Erschöpft lehnt Mario, der als Landarbeiter in seiner Heimat nicht einmal einen Euro am Tag verdiente, am Eingangstor des überfüllten Aufnahmelagers in Melilla. Er gehört zu jenen mehr als 1700 afrikanischen Flüchtlingen, die es in den vergangenen Tagen geschafft haben, den schwer bewachten Doppelzaun zu überwinden und den Grenzwächtern zu entwischen. „Wir sind im Paradies“, seufzt Mario. Zu diesem Zeitpunkt weiß er noch nicht, dass Spanien und Marokko gerade die Abschiebung der afrikanischen Flüchtlinge vereinbart haben. Ob diese zwangsweise Rückführung auch ihn betreffen wird, ist noch unklar. Die Abschiebung wäre für ihn ein Albtraum. „Lieber will ich sterben.“ Mario zieht es im Moment vor, vom besseren Leben träumen. „Ich weiß, dass es in Europa auch nicht leicht ist“, sagt er. „Aber dort bezahlen sie wenigstens ordentlich.“ Der Mindestlohn in Spanien, 600 Euro, erscheint ihm wie ein Vermögen. „Ich kann meiner Familie viel Geld schicken.“

„Neger, bleibt drüben“, rufen spanische Grenzer, als – wie meist im Morgengrauen – die nächste Gruppe auf den Zaun zustürmt. Ohne Erfolg. Dutzende Flüchtlinge legen ihre selbst gebastelten Holzleitern an. Trillerpfeifen, Schüsse sind hörbar – Gummigeschosse und Tränengas, mit denen Spanien den europäischen Wohlstand verteidigt. Leitern werden umgerissen, Schlagstöcke sausen auf die Eindringlinge nieder. Einige sinken zu Boden. Eine Kamera dokumentiert, wie ein Grenzer einen Verletzten mit Fußtritten malträtiert. Man hört Menschen weinen, Verletzte stöhnen.

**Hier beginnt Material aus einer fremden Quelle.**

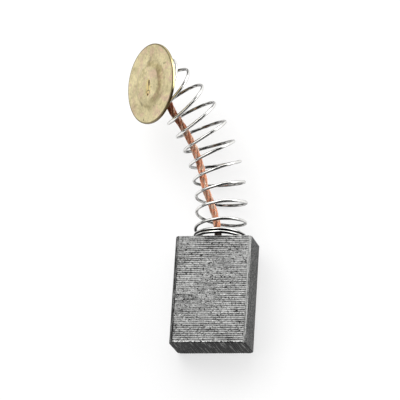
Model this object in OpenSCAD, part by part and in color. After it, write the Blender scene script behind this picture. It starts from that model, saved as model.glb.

„Wir machen die Schmutzarbeit für Europa“, klagt einer der spanischen Beamten, der seit Jahren an dieser Grenze der EU Dienst schiebt. Er glaubt, dass Marokkos Sicherheitskräfte am Sturm auf Melilla und das benachbarte Ceuta nicht ganz unschuldig sind. „Die wissen genau, wo sich die Flüchtlinge sammeln, und wann sie angreifen.“ Dies deckt sich mit Berichten von Immigranten, wonach sie ihr weniges Geld an die marokkanischen Grenzer abliefern müssen.